Single by Imagine Dragons

from the album Evolve (Japanese edition)
- Released: August 27, 2015
- Recorded: 2015
- Length: 2:54
- Label: KIDinaKORNER; Interscope;
- Songwriters: Ben McKee; Daniel Platzman; Dan Reynolds; Wayne Sermon; Alex da Kid;
- Producer: Alex da Kid

Imagine Dragons singles chronology
| "Shots" (2015) | "Roots" (2015) | "I Was Me" (2015) |

Music video
- "Roots" on YouTube

= Roots (song) =

"Roots" is a song by American pop rock band Imagine Dragons. It was written by band members Ben McKee, Daniel Platzman, Dan Reynolds and Wayne Sermon along with producer Alex da Kid, and originally released as a non-album single, however it appears as a bonus track on the Japanese edition of their third studio album Evolve. They performed the song for the first time on September 2, 2015, at their Melbourne, Australia, show for the Smoke + Mirrors Tour. The music video was released on September 29, 2015, and was filmed in New Zealand. The song debuted atop the Billboard Rock Digital Songs chart.

==Composition==
Guitarist Wayne Sermon stated that the song was written on the road during their Smoke + Mirrors Tour, and that it talks about the highs and lows of their lives as musicians. The short track features a distorted drum beat over a prominent piano riff. The track is dedicated to the support they have received from their fanbase.

==Music video==
The music video for "Roots" was released on September 29, 2015. It was filmed in New Zealand, and directed by Matt Eastin, who previously directed the video for "On Top of the World" and the Broiler remix of "Shots".

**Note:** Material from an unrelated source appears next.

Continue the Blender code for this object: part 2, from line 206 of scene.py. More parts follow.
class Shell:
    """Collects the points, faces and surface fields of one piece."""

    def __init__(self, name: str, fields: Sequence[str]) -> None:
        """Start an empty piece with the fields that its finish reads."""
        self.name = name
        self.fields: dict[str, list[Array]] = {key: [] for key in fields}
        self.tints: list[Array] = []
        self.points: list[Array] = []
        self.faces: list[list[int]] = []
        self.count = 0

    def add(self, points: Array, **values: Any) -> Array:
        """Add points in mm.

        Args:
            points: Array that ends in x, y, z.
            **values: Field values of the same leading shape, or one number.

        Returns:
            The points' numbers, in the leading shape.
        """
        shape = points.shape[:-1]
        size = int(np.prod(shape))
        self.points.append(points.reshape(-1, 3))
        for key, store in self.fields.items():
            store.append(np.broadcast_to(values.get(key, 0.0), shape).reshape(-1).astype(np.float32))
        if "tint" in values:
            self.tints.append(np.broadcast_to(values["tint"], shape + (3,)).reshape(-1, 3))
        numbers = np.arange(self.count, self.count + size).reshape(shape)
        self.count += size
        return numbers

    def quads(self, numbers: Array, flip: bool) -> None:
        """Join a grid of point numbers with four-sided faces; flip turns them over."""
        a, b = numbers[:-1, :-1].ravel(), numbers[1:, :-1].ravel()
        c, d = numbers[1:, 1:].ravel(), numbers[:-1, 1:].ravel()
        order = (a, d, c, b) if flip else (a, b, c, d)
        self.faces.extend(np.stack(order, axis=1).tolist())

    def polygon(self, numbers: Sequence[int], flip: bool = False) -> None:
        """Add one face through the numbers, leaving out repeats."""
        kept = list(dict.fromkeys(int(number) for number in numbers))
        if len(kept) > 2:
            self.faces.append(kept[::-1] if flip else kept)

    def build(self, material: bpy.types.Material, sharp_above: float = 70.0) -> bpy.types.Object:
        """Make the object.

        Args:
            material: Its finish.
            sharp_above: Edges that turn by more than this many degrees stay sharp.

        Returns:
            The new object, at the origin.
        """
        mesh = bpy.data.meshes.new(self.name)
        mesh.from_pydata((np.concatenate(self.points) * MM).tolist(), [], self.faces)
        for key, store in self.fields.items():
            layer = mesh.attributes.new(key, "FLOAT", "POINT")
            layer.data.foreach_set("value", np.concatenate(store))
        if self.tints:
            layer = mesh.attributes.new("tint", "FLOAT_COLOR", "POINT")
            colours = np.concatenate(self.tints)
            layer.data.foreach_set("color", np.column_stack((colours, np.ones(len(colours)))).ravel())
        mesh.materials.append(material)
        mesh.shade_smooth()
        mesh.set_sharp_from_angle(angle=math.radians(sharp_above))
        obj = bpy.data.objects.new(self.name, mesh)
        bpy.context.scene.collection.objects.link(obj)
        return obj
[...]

The video follows lead singer Dan Reynolds as he finds a way to escape, and remember who he is, during his hectic tour lifestyle. Throughout the video, home videos of a young Reynolds are shown ranging from infant to young adult.

==Promotion==
On August 19, 2015, Imagine Dragons began teasing the single when they changed their social profiles to all black, with the caption "My Roots". The social media post foreshadowed and promoted the impending release of "Roots". The next day, the band began posting pictures of themselves as children on social media with a hashtag (#MYROOTS). Twitter and Instagram users began submitting pictures of themselves when they were younger with the same hashtag. All pictures were used to form a collage. The single was released to iTunes on August 27, 2015.

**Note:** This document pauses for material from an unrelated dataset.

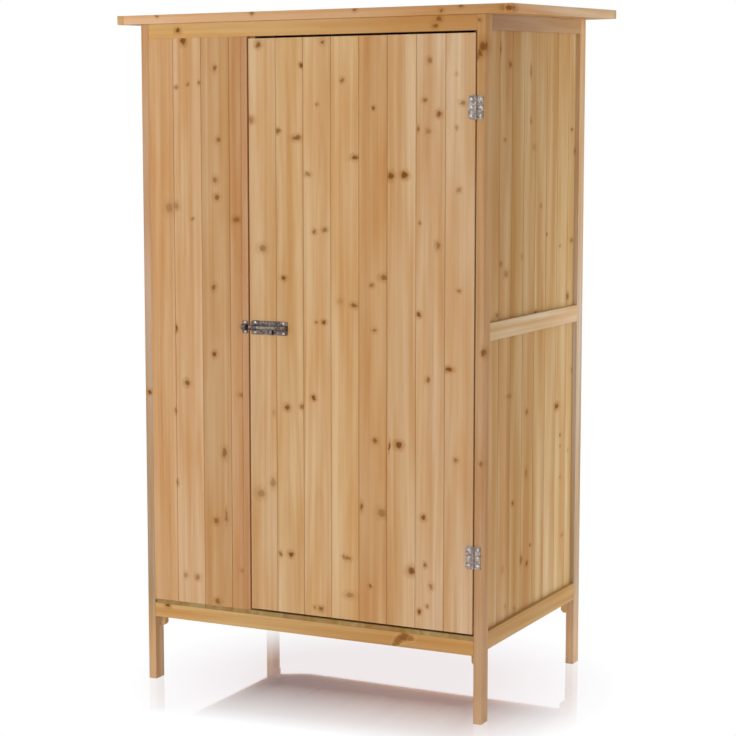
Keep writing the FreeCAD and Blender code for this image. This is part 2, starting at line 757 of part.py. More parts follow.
def hinge_leaf(side, centre):
    """side is 1 for the leaf on the leg, which has the outer knuckles, and -1 for the door's."""
    face = "(knuckle_radius - plate_thickness)"
    plate_left = PLATE_START if side > 0 else "-leaf_width"
    plate = box(f"leaf_width - {PLATE_START}", "plate_thickness", "hinge_height")
    solids = [shift(plate, plate_left, face, "-hinge_height / 2")]
    for knuckle in range(0 if side > 0 else 1, KNUCKLES, 2):
        bottom = f"{knuckle} * {KNUCKLE_PITCH} - hinge_height / 2 + knuckle_clearance / 2"
        height = f"{KNUCKLE_PITCH} - knuckle_clearance"
        tab = box(PLATE_START, "plate_thickness", height)
        solids.append(shift(tab, "0" if side > 0 else f"-{PLATE_START}", face, bottom))
        solids.append(shift(cylinder("knuckle_radius", height), z=bottom))
    bore = shift(cylinder("pin_radius + pin_clearance", "2 * hinge_height"), z="-hinge_height")
    blank = cut(fuse(*solids), bore)
    place(blank, HINGE_AXIS, "(-knuckle_radius)", centre)
    screws_x = f"{HINGE_AXIS} + {side} * hinge_screw_offset"
    places = [(screws_x, f"{centre} + {step} * hinge_screw_pitch") for step in (-1, 0, 1)]
    return cut(blank, group(*at_screws(sunk_hole, places)))


def hinge_pin(centre):
    shank = shift(cylinder("pin_radius", "hinge_height"), z="-hinge_height / 2")
    top = shift(cylinder("pin_head_radius", "pin_head_height"), z="hinge_height / 2")
    foot = shift(cylinder("pin_head_radius", "pin_head_height"), z="-hinge_height / 2 - pin_head_height")
    return place(fuse(shank, top, foot), HINGE_AXIS, "(-knuckle_radius)", centre)


for name, centre in HINGE_CENTRES.items():
    part(hinge_leaf(1, centre), f"{name}_hinge_leg_leaf")
    part(hinge_leaf(-1, centre), f"{name}_hinge_door_leaf")
    part(hinge_pin(centre), f"{name}_hinge_pin")
part(group(*at_screws(wood_screw, LEG_SCREWS)), "hinge_leg_screws")
part(group(*at_screws(wood_screw, DOOR_SCREWS)), "hinge_door_screws")


# Barrel bolt. Along X rounds its guides and rod, whose axis stands off the door's face.
ALONG_X = Rotation(Vector(0, 1, 0), 90)
ROD_AXIS = f"(-{ROD_AXIS_OUT})"


def rounded_plate(width, height, radius):
    """A flat plate with rounded corners, standing against the front face."""
    long_way = box(f"{width} - 2 * {radius}", "plate_thickness", height)
    tall_way = box(width, "plate_thickness", f"{height} - 2 * {radius}")
    solids = [shift(long_way, radius, "0", "0"), shift(tall_way, "0", "0", radius)]
    for x in (radius, f"{width} - {radius}"):
        for z in (radius, f"{height} - {radius}"):
            solids.append(shift(cylinder(radius, "plate_thickness"), x, "0", z, INTO_WOOD))
    return fuse(*solids)


def guide(left, length, bore):
    """A pressed guide round the rod: a saddle on the plate with a bore through it."""
    barrel = place(cylinder(GUIDE_RADIUS, length), left, ROD_AXIS, "bolt_height", ALONG_X)
    saddle = box(length, f"{ROD_AXIS_OUT} - plate_thickness / 2", f"2 * {GUIDE_RADIUS}")
    place(saddle, left, ROD_AXIS, f"bolt_height - {GUIDE_RADIUS}")
    hole = place(cylinder(bore, length), left, ROD_AXIS, "bolt_height", ALONG_X)
    return cut(fuse(barrel, saddle), hole)


def bolt_plate():
    plate = rounded_plate("bolt_plate_length", "bolt_plate_height", "bolt_corner_radius")
    place(plate, PLATE_LEFT, "(-plate_thickness)", "bolt_height - bolt_plate_height / 2")
    bore = "rod_radius + rod_clearance"
    left = guide(f"({PLATE_LEFT} + guide_inset)", "left_guide_length", bore)
    right_start = f"({PLATE_LEFT} + bolt_plate_length - guide_inset - right_guide_length)"
    right = guide(right_start, "right_guide_length", bore)
    return cut(fuse(plate, left, right), group(*at_screws(sunk_hole, BOLT_SCREWS)))


def bolt_rod():
    """The rod's nose is a short taper; its knob hangs down between the guides."""
    tip = f"({DOOR_LEFT} + board_gap)"
    nose = cone("rod_radius - rod_nose", "rod_radius", "rod_nose")
    place(nose, tip, ROD_AXIS, "bolt_height", ALONG_X)
    shank = cylinder("rod_radius", "rod_length - rod_nose")
    place(shank, f"{tip} + rod_nose", ROD_AXIS, "bolt_height", ALONG_X)
    stem = cylinder("knob_radius", "knob_drop")
    place(stem, f"{tip} + knob_setback", ROD_AXIS, "bolt_height - knob_drop")
    ball = doc.addObject("Part::Sphere", "ball")
    bind(ball, "Radius", "knob_ball_radius")
    place(ball, f"{tip} + knob_setback", ROD_AXIS, "bolt_height - knob_drop")
    return fuse(nose, shank, stem, ball)


def bolt_keep():
    left = f"({KEEP_CENTRE} - keep_width / 2)"
    plate = rounded_plate("keep_width", "keep_height", "keep_corner_radius")
    place(plate, left, "(-plate_thickness)", "bolt_height - keep_height / 2")
    start = f"({KEEP_CENTRE} - keep_guide_length / 2)"
    catch = guide(start, "keep_guide_length", "rod_radius + keep_clearance")
    return cut(fuse(plate, catch), group(*at_screws(sunk_hole, KEEP_SCREWS)))


part(bolt_plate(), "bolt_plate")
part(bolt_rod(), "bolt_rod")
part(bolt_keep(), "bolt_keep")
part(group(*at_screws(wood_screw, BOLT_SCREWS)), "bolt_plate_screws")
part(group(*at_screws(wood_screw, KEEP_SCREWS)), "bolt_keep_screws")

doc.recompute()

faults = [f"{thing.Name} {thing.State}" for thing in doc.Objects if {"Invalid", "Error"} & set(thing.State)]
for thing in parts:
    if thing.Shape.isNull() or not thing.Shape.isValid() or not thing.Shape.Solids:
        faults.append(f"{thing.Label} has no sound shape")
if faults:
    raise RuntimeError("; ".join(faults))

os.makedirs("parts", exist_ok=True)
for thing in parts:
    thing.Shape.exportStep(f"parts/{thing.Label}.step")

whole = Part.makeCompound([thing.Shape for thing in parts])
bounds = whole.BoundBox
print("sub-parts", len(parts), "solids", len(whole.Solids))
print("x %.2f to %.2f, y %.2f to %.2f, z %.2f to %.2f" % (
    bounds.XMin, bounds.XMax, bounds.YMin, bounds.YMax, bounds.ZMin, bounds.ZMax))
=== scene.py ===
# %% [markdown]
# # A garden storage cabinet in fir
#
# The real cabinet is a light box of planed fir. Four square-cut legs carry thin rails. Narrow tongued
# and grooved boards close the walls, and a ledged door hangs on two zinc-plated butt hinges. A barrel
# bolt shuts it. The roof slopes towards the front.
#
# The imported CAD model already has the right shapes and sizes. This script keeps it as a fixed frame,
# eases the timber's edges, adds the small nails and gives each piece its finish.

import json
import math
import random

import bmesh
import bpy
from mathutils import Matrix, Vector


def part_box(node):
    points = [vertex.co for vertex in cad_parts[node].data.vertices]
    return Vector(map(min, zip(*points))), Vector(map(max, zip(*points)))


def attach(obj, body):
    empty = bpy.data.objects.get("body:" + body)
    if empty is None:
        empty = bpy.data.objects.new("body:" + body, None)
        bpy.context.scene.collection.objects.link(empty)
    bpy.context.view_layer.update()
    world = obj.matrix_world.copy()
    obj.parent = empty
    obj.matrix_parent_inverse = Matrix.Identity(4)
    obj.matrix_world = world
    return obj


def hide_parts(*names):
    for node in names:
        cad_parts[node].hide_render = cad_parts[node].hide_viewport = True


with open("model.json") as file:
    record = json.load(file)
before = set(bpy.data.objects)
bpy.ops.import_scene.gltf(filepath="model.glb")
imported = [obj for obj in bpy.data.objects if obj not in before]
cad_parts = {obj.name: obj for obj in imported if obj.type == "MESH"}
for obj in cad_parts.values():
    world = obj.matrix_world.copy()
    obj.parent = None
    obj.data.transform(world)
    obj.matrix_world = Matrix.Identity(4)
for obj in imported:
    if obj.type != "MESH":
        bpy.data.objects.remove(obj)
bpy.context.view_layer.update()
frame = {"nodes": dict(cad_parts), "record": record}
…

The single's artwork is by Louis Lander Deacon, who did the artwork for the band's 2012 EP, Continued Silence.

==Charts==

===Weekly charts===

Weekly chart performance for "Roots"
| Chart (2015–2016) | Peak position |
|---|---|
| US Billboard Hot 100 | 77 |
| US Hot Rock & Alternative Songs (Billboard) | 5 |
| US Rock & Alternative Airplay (Billboard) | 14 |

===Year-end charts===

2015 year-end chart performance for "Roots"
| Chart (2015) | Position |
|---|---|
| US Hot Rock Songs (Billboard) | 57 |

2016 year-end chart performance for "Roots"
| Chart (2016) | Position |
|---|---|
| US Hot Rock Songs (Billboard) | 94 |
| US Rock Airplay (Billboard) | 49 |

== Certifications ==

Certifications for "Roots"
| Region | Certification | Certified units/sales |
| Brazil (Pro-Música Brasil) | Platinum | 60,000^{‡} |
| United States (RIAA) | Gold | 500,000^{‡} |
^{‡} Sales+streaming figures based on certification alone.